Let me begin by saying we were never friends, though I would have preferred it. I am grateful we were not enemies. Long is the legend of his madness, his unrepentant anger at those either willingly wronging happiness out of life or those who were simply too dull to be anything other than crude motes of the air. It would have been a bitter and raw battle, as a few wives and girlfriends and hapless poets can attest.

So I was neither friend nor enemy to the late Barry Hannah. I was simply his student. So I remain. He continues to guide me into the heat of life, cursing or howling in disgust when I opt for ease and comfort over nail-driven pain and outright agonizing love.

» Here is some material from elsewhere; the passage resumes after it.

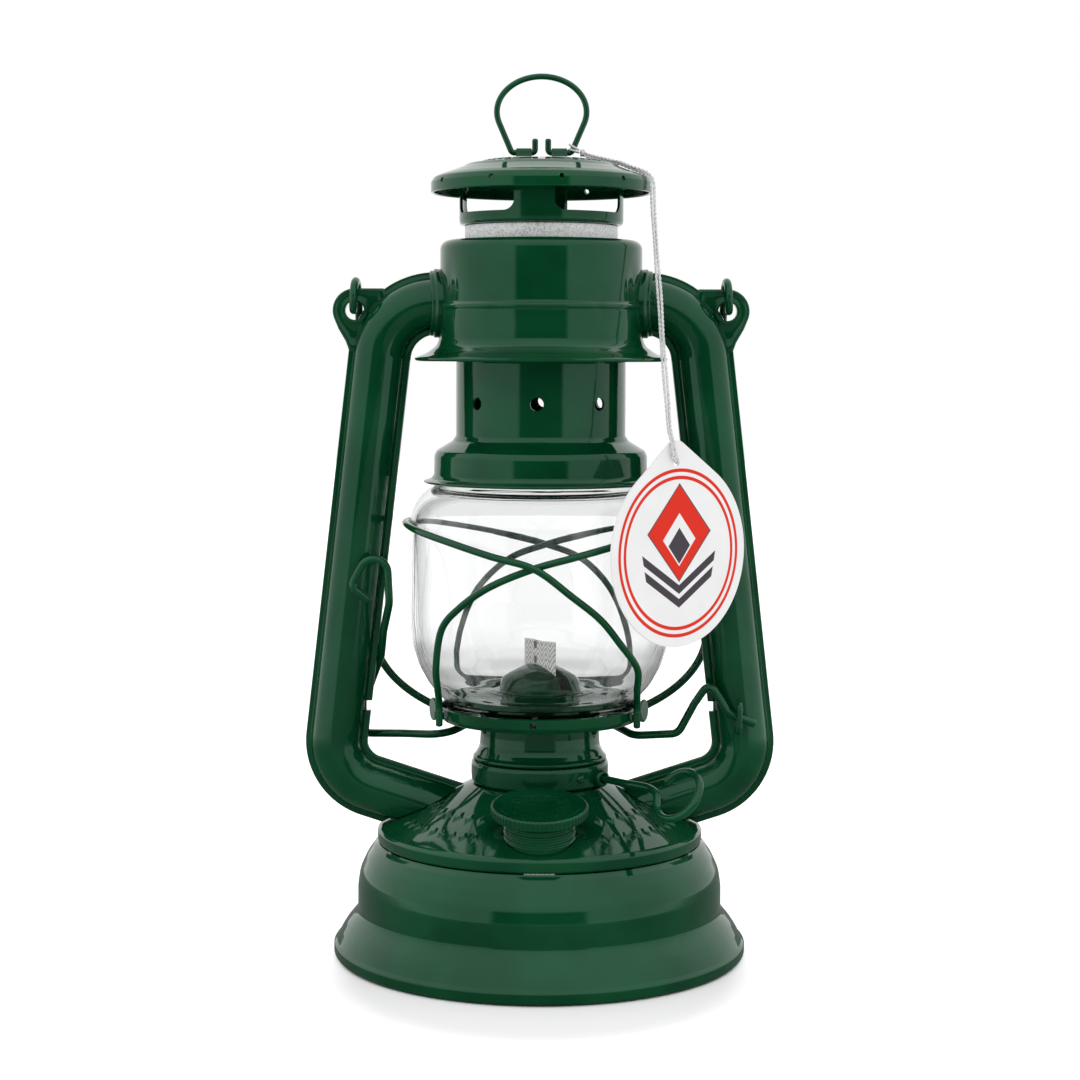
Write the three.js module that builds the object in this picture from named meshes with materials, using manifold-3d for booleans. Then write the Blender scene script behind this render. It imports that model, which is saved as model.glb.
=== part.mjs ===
// A side-tube oil lantern: a tank with its burner, a globe in a wire guard that lifts on a lever,
// a hood and chimney that slide in a drum between two air tubes, a pull ring and a bail.
// Millimetres, +Z up, origin at the middle of the base's foot, front of the lamp towards -Y.

import * as THREE from 'three';
import { mergeVertices } from 'three/addons/utils/BufferGeometryUtils.js';
import Module from 'manifold-3d';

// ---------- Driving dimensions ----------

// Sheet, gaps and facets
const sheet = 0.9;
const seatGap = 0.3;
const slideGap = 0.5;
const roundFacets = 26;
const smallFacets = 16;
const holeFacets = 8;
const wireFacets = 6;
const cordFacets = 8;
const bendFacets = 3;
const tubeBendFacets = 4;

// Base and tank
const footRadius = 61.9;
const footBeadHeight = 4.2;
const footBeadRound = 0.9;
const wallRadius = 54.7;
const flareTop = 13.4;
const shoulderBottom = 24.6;
const bandRadius = 48.5;
const bandBottom = 33.2;
const seamRadius = 48.8;
const seamBottom = 33.9;
const seamTop = 37.7;
const bottomPlateHeight = 5;
const tankConeTop = 51;
const burnerHoleRadius = 16.6;

// Filler, leaning forward
const fillerDistance = 36.7;
const fillerBase = 41.6;
const fillerLean = THREE.MathUtils.degToRad(9.5);
const fillerNeckRadius = 9.9;
const fillerRidge = 0.45;
const fillerPitch = 1.6;
const fillerRidges = 5;
const fillerNeckTop = 8;
const fillerNeckDepth = 3.4;
const fillerWall = 1.1;
const sealThickness = 0.6;
const capRadius = 14.05;
const capSkirt = 3.4;
const capTopRound = 0.6;
const capDish = 0.5;

// Burner
const socketRadius = 20.65;
const socketTop = 58.1;
const neckRadius = 17.9;
const neckWaist = 61;
const deckHeight = 78.3;
const deckRadius = 25;
const deckSkirt = 1.6;
const deckFall = 0.3;
const deckHoles = 8;
const deckHoleRadius = 0.9;
const deckHoleDistance = 14.6;
const domeRadius = 12.2;
const domeHeight = 7.7;
const domeSlotWidth = 4.2;
const wickAzimuth = THREE.MathUtils.degToRad(40);
const wickWidth = 14;
const wickThickness = 1.6;
const wickTop = 93.6;
const wickBottom = 17;
const wickTubeWall = 0.6;
const wickTubeTop = 82.6;
const wickTubeBottom = 46;
const spindleHeight = 54.3;
const spindleOffset = 6;
const spindleWireRadius = 1.1;
const knobDistance = 54.3;
const knobLoopRadius = 7.6;
const knobTilt = THREE.MathUtils.degToRad(36);
const wheelWidth = 2.4;
const wheelSpread = 3.4;
const bushLength = 2.6;
const bushRadius = 2.5;
const rivetRadius = 1.3;
const rivetAzimuth = THREE.MathUtils.degToRad(35.5);
const rivetHeight = 54.8;

// Globe, its plate and its guard
const plateRadius = 30.4;
const plateRimBottom = 70;
const plateRimTop = 74.3;
const plateInnerRadius = 19.4;
const plateDrainRadius = 1;
const glassWall = 1.9;
const glassFootRadius = 27.7;
const glassFootBottom = 71.4;
const glassRadius = 39.2;
const glassTop = 140.4;
const guardWireRadius = 1.05;
const guardGap = 0.35;
const guardSteps = 84;
const guardCrossing = 119.3;
const guardSideHeight = 129.4;
const guardFootX = 29.2;
const guardFootBottom = 70.4;
const guardFootTop = 76;
const guardBarHeight = 75.8;
const guardBarHalf = 27.4;
const guardTurn = THREE.MathUtils.degToRad(-2.2);
const clipWall = 0.7;
const clipHeight = 4.2;

// Chimney, drum and hood
const chimneyRadius = 25.4;
const shoulderTop = 154.7;
const skirtRadius = 32.1;
const skirtTop = 150.9;
const skirtFlange = 35.2;
const skirtBottom = 142.1;
const chimneyHoleRadius = 1.95;
const chimneyHoleHeight = 165.4;
const chimneyHoles = 8;
const chimneyHoleTurn = THREE.MathUtils.degToRad(-2.6);
const chimneyTopInner = 21.5;
const drumRadius = 30.2;
const tubeArmHeight = 195;
const drumAboveArm = 18.7;
const drumBelowArm = 16.2;
const drumBeadBelowArm = 1;
const drumRound = 2.7;
const drumBeadSize = 0.8;
const drumWaistRise = 4.6;
const flareRadius = 37.9;
const springRoom = 21.6;
const collarRadius = 22.8;
const cageAboveDrum = 4.5;
const cageRadius = 24.5;
const cageHeight = 15.7;
const cageRingHeight = 3.4;
const cageLegs = 4;
const cageLegWidth = 12;
const cageLegRound = 3;
const cageTurn = THREE.MathUtils.degToRad(-5);
const hoodRadius = 33;
const hoodRimAboveCage = 9.7;
const hoodRimHeight = 4.3;
const hoodRise = 6.2;
const hoodHoles = 10;
const hoodHoleRadius = 0.8;
const hoodHoleDistance = 30;
const springWireRadius = 0.8;
const springTurns = 3;

// Pull ring in its lugs
const lugInside = 3;
const lugOutside = 7.6;
const lugRadius = 2;
const ringPivotRise = 1.5;
const ringWireRadius = 0.9;
const ringLeg = 8.9;
const ringHalfWidth = 13.35;
const ringShoulderRise = 12.1;
const ringShoulderTurn = THREE.MathUtils.degToRad(20);
const ringRise = 23.5;
const ringLugBend = 1.3;
const ringEnd = 1.95;
const ringEndRise = 3.7;

// Heights that follow the arms of the air tubes, from the drum up to the ring
const drumTop = tubeArmHeight + drumAboveArm;
const drumBeadHeight = tubeArmHeight - drumBeadBelowArm;
const flareHeight = tubeArmHeight - drumBelowArm;
const drumWaistBottom = flareHeight + drumWaistRise;
const chimneyTop = drumTop - springRoom;
const cageBottom = drumTop + cageAboveDrum;
const hoodRimBottom = cageBottom + hoodRimAboveCage;
const hoodRimTop = hoodRimBottom + hoodRimHeight;
const hoodTop = hoodRimTop + hoodRise;
const ringPivotHeight = hoodTop + ringPivotRise;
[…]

You sit in the chair long enough, what you want is a fist in the teeth. What you demand is a blade to the throat. What else is there to keep us in the realm of the riotous prophet? All writers must cultivate vision, must quest through their own desert places for the glowing waters promised us during our time in bondage.

In bondage to what?

The stink of too much money, too little life. The slow waiting. The tedious, thumb-pulling dawdle. Big chains and bad medicine this, and more than a few honest men get the heart felled right out of them by the broad ax of such slavery. You learn freedom comes when the nerves burn white-hot-electric, when your sinuses bleed. You dose up on the drug of it, The Truth, and get giddy from the bald hurt.

He rarely spoke to me. I recall him drawling out "I want to take you fishing," and giving me a hug once. We never tossed hook or line together, a deep personal regret of mine. But you were either in the circle of Hannah’s love or burned in the lake of his hatred, and I somehow drifted into the limbo of his indifference.

It’s nothing terrible. Barry’s ability to lift the heart of the struggling fiction writer was worth every barb, insult, or misguided misreading of a story. I’d leave his classes desiring war. I wanted to run the bomb-cratered dirt, gun for the trenches, and cabob the Hun with my bayonet, leave the world of the sad complacent soaking up the soil at my feet. He spoke as if literature mattered. As if it was of deep and lasting importance. Strange gris-gris this, especially in the digital era of flash, flicker, nothingness. But there was Barry, aged and come back from Hell, snickering and jolly, mad and blunt-tongued, hoisting the flag of The Word above a field of tattered pennants and smoking corpses, rallying the living to the fight, the final push, the big roar.